**WHAT IS NEEDED**: From the line containing "obj.data.transform(world)" through the line containing "imported model's bodies", retype each line exactly; include both end lines and nothing beyond them.
+++ DATA EXCERPT +++
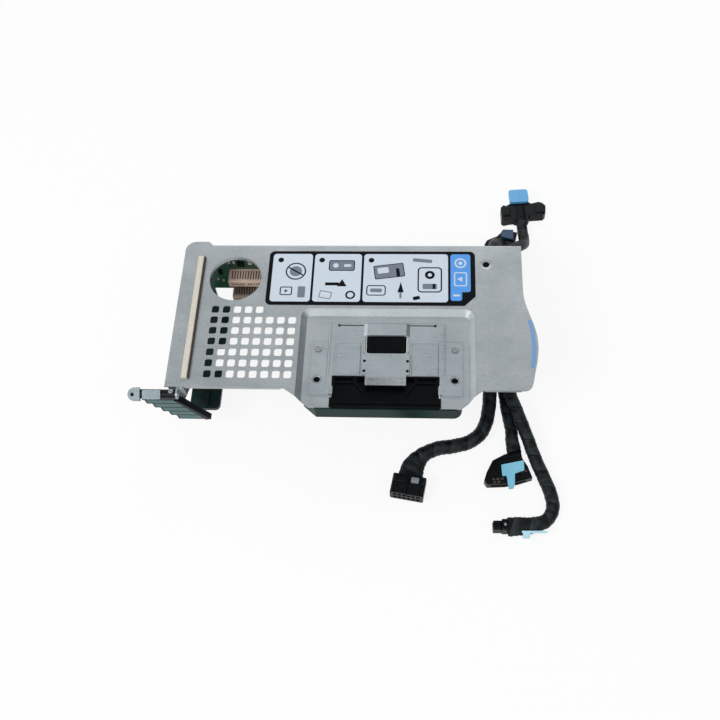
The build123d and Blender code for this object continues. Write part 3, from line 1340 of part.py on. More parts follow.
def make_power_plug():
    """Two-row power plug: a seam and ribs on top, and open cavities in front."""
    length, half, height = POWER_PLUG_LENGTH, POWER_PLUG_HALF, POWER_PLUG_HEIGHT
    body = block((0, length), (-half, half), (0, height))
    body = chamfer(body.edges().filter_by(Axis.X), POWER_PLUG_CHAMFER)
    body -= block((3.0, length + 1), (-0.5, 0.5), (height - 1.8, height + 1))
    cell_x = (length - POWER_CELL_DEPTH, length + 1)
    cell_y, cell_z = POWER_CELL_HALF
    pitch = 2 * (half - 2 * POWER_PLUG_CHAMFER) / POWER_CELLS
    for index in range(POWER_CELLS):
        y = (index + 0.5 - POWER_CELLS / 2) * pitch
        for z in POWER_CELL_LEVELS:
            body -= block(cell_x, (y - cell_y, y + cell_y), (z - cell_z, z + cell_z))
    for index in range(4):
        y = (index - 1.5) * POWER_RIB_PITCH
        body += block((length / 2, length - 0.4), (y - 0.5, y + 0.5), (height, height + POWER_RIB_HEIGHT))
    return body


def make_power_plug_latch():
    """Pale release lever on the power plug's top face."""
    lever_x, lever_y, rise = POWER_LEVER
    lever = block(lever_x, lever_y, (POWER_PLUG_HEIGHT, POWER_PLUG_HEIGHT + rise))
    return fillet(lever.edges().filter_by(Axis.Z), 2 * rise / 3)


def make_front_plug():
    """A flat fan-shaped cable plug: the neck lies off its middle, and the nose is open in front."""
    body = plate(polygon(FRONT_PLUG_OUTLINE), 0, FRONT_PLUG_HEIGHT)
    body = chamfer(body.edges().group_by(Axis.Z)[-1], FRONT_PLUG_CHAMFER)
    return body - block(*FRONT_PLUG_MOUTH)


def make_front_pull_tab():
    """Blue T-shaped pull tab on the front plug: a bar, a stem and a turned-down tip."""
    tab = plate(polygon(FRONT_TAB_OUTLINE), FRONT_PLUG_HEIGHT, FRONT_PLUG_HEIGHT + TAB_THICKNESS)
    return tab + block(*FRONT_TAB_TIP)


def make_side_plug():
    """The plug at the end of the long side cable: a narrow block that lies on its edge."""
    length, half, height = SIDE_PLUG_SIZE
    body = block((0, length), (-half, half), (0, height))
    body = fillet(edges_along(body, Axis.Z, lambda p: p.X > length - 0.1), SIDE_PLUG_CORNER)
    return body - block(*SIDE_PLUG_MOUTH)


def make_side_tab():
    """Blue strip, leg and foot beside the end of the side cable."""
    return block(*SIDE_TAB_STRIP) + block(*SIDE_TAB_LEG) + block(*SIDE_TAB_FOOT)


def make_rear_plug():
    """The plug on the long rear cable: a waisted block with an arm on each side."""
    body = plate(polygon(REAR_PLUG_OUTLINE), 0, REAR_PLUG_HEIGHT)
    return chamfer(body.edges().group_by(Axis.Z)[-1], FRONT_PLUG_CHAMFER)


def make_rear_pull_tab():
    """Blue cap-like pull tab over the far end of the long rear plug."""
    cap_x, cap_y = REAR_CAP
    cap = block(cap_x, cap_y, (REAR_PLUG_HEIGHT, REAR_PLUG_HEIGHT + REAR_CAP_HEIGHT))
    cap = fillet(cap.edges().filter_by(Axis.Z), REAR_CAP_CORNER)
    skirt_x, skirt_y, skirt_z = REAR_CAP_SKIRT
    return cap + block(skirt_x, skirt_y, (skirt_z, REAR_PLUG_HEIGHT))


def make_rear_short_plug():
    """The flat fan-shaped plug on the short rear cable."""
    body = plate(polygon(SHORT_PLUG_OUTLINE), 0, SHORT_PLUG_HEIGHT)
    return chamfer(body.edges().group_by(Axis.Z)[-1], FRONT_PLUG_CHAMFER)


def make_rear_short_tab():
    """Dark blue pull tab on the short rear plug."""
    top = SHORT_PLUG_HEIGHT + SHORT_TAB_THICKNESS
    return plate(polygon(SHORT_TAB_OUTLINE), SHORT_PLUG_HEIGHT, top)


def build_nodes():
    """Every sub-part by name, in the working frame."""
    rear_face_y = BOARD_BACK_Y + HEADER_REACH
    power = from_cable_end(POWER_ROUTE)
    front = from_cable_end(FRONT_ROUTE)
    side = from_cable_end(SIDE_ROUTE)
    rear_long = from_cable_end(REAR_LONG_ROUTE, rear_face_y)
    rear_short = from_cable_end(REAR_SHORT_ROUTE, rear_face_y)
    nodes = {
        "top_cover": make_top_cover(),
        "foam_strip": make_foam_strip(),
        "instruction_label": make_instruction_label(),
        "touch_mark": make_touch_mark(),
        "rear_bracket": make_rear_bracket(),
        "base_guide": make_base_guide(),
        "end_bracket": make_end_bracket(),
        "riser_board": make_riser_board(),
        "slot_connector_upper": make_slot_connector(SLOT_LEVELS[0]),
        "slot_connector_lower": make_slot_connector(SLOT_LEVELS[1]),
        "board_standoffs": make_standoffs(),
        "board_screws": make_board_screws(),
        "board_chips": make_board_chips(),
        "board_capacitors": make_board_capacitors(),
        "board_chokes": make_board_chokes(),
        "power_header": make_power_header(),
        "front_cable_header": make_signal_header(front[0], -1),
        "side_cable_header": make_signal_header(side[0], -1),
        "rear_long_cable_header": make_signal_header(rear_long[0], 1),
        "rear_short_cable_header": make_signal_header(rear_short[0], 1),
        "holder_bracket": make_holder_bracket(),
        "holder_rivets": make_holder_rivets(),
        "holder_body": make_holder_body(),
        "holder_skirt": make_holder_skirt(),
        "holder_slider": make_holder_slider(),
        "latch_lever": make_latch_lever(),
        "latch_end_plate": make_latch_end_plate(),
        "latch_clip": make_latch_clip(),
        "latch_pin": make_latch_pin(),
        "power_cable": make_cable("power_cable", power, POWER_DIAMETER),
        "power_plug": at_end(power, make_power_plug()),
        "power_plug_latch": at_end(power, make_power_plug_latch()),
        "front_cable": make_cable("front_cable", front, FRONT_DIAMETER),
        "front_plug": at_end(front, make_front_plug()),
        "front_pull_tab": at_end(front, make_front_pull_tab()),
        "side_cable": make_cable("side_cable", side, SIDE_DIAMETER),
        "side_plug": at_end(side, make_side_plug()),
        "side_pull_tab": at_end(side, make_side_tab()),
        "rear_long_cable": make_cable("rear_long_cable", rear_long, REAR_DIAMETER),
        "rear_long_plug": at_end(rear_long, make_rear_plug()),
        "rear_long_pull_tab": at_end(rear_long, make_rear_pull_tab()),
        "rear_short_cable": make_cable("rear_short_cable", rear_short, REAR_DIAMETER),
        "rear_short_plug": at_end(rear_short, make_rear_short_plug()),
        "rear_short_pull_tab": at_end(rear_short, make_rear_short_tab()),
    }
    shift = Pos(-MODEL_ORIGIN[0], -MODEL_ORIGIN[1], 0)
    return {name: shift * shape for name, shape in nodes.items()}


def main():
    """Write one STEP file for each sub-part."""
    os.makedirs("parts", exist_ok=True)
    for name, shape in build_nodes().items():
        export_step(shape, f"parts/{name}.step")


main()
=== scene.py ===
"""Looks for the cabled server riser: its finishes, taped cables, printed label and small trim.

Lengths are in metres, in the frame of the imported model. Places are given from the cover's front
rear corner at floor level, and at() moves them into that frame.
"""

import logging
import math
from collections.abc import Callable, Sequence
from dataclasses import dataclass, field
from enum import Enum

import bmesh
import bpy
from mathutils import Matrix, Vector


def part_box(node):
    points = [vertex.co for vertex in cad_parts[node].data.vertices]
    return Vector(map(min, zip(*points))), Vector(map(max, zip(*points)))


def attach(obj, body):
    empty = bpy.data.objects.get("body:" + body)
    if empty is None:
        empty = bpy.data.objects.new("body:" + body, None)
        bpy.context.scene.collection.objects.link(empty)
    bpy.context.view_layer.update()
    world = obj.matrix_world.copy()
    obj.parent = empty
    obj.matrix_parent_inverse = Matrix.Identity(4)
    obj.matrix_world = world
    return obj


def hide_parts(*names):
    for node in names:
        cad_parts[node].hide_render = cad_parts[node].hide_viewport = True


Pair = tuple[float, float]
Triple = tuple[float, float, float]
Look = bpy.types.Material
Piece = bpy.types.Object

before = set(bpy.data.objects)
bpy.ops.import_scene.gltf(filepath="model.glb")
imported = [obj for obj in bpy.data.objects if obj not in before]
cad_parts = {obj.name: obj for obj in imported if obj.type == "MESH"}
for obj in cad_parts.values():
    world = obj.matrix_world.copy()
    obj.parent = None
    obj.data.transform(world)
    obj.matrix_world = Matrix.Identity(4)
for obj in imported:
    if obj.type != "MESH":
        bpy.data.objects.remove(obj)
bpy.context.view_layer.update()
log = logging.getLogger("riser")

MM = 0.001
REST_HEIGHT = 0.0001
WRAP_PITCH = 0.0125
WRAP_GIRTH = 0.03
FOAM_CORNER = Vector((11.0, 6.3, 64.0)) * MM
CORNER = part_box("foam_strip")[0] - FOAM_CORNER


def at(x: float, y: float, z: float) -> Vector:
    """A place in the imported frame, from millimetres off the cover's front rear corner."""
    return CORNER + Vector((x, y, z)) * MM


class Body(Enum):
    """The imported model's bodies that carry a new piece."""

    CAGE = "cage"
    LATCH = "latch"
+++
**THE REPLY**:
    obj.data.transform(world)
    obj.matrix_world = Matrix.Identity(4)
for obj in imported:
    if obj.type != "MESH":
        bpy.data.objects.remove(obj)
bpy.context.view_layer.update()
log = logging.getLogger("riser")

MM = 0.001
REST_HEIGHT = 0.0001
WRAP_PITCH = 0.0125
WRAP_GIRTH = 0.03
FOAM_CORNER = Vector((11.0, 6.3, 64.0)) * MM
CORNER = part_box("foam_strip")[0] - FOAM_CORNER


def at(x: float, y: float, z: float) -> Vector:
    """A place in the imported frame, from millimetres off the cover's front rear corner."""
    return CORNER + Vector((x, y, z)) * MM


class Body(Enum):
    """The imported model's bodies that carry a new piece."""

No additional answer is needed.